Audit-workflow tooling. Given the growth of audit-related transfers as a use case, we’re building purpose-specific tools for evidence packaging: sealed bundles with integrity attestation, auditor-specific access channels with time-limited credentials, and framework-aware evidence tagging. The goal is to make the product as useful for compliance professionals as it is for operational file transfer.
Internal transfer governance. The conversation at RSA 2024 and the feedback from our CISO-track customers this year made clear that the governance gap isn’t only at the external boundary. We’re extending the same audit, encryption, and access-control posture to internal team transfers in 2025.

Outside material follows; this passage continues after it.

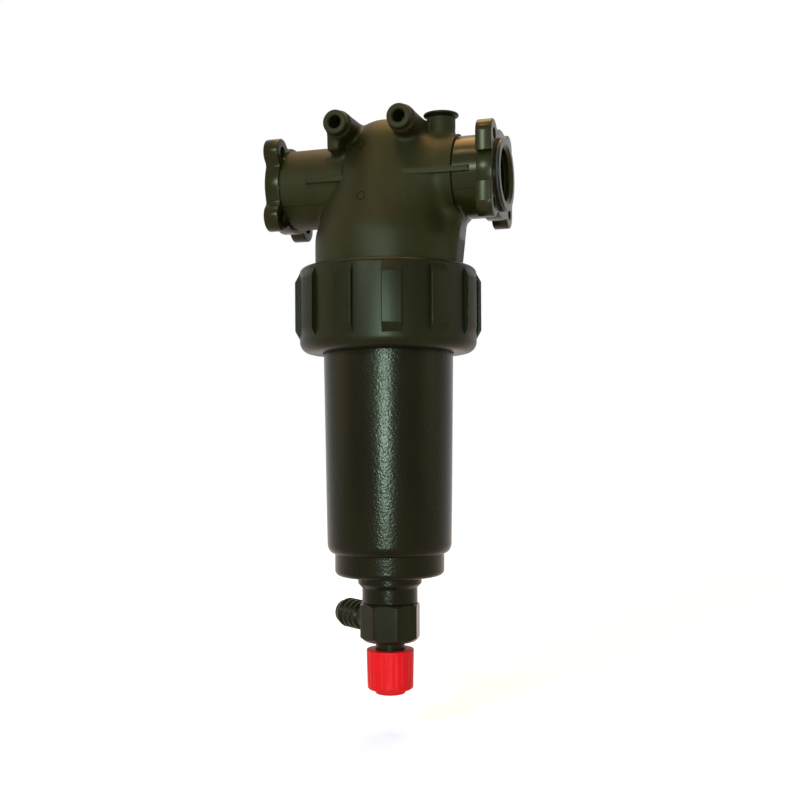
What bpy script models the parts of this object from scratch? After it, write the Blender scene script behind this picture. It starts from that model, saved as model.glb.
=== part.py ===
# Inline pressure-line filter: a flanged head, a bowl held by a threaded ring nut, a screen
# cartridge and a drain valve with a hose barb.
# Metres, +Z up. The origin is where the bowl axis crosses the pipe axis. The inlet is at -X,
# the outlet at +X, and the two bracket bosses open towards -Y.

import math

import bmesh
import bpy
from mathutils import Matrix, Vector

mm = 0.001

# Fits between pieces
seat = 0.3 * mm  # between two pieces that rest on each other
running = 0.4 * mm  # radial, round a piece that turns or slides
seal_fit = 0.2 * mm  # radial, on either side of a seal ring in its groove

# Facets round a full turn
large_steps = 32
medium_steps = 22
small_steps = 16
ring_section_steps = 6
small_fillet = 1.2 * mm  # up to this size a fillet is one chamfer

# Dome of the head
dome_top = 37.7 * mm  # above the pipe axis
dome_base_r = 43.0 * mm
crown_r = 26.0 * mm
dome_slope = math.radians(19.8)
dome_foot_fillet = 30.0 * mm
head_wall = 4.0 * mm
skirt_wall = 3.8 * mm
skirt_depth = 50.8 * mm  # from the pipe axis down to the top of the ring nut

# Thread between head and ring nut
thread_pitch = 5.0 * mm
thread_depth = 1.6 * mm
thread_crest = 1.3 * mm
thread_flank = math.radians(30)
head_thread_turns = 3
nut_thread_turns = 2
thread_steps = large_steps  # in each turn, in line with the wall's facets
thread_lead_in = 2.2 * mm

# Ports
bore_r = 15.15 * mm  # crest of the female pipe thread
thread_relief_r = 16.5 * mm
thread_relief_length = 17.0 * mm
bore_mouth_r = 17.0 * mm
pipe_r = 23.7 * mm
side_band_r = 24.8 * mm
side_band_top = 8.0 * mm  # above the pipe axis
side_band_bottom = 11.0 * mm  # below it
inlet_face = 68.2 * mm  # from the bowl axis
outlet_face = 69.4 * mm
spigot_r = 20.7 * mm
spigot_length = 2.9 * mm
spigot_seal_cord = 1.5 * mm
socket_depth = 4.8 * mm
neck_bottom = 12.0 * mm  # of the dome's slice that the outlet neck leaves, below the pipe axis
neck_r = 24.0 * mm
collar_start = 36.5 * mm
collar_end = 45.2 * mm
collar_r = 24.6 * mm
inner_passage_end = 29.0 * mm  # blind end of the outlet bore, from the bowl axis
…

We’re grateful for the 11,200 organizations that trusted us with 1.4 billion transfers this year. The patterns in that data continue to shape everything we build.
Takeaway
1.4 billion transfers in 2024 surfaced three unexpected patterns: audit-package transfers are a growing use case, insider-threat scenarios are reshaping access controls, and the DIY S3 objection has largely faded. 2025 is about post-quantum migration, audit-workflow tooling, and extending governance to internal transfers.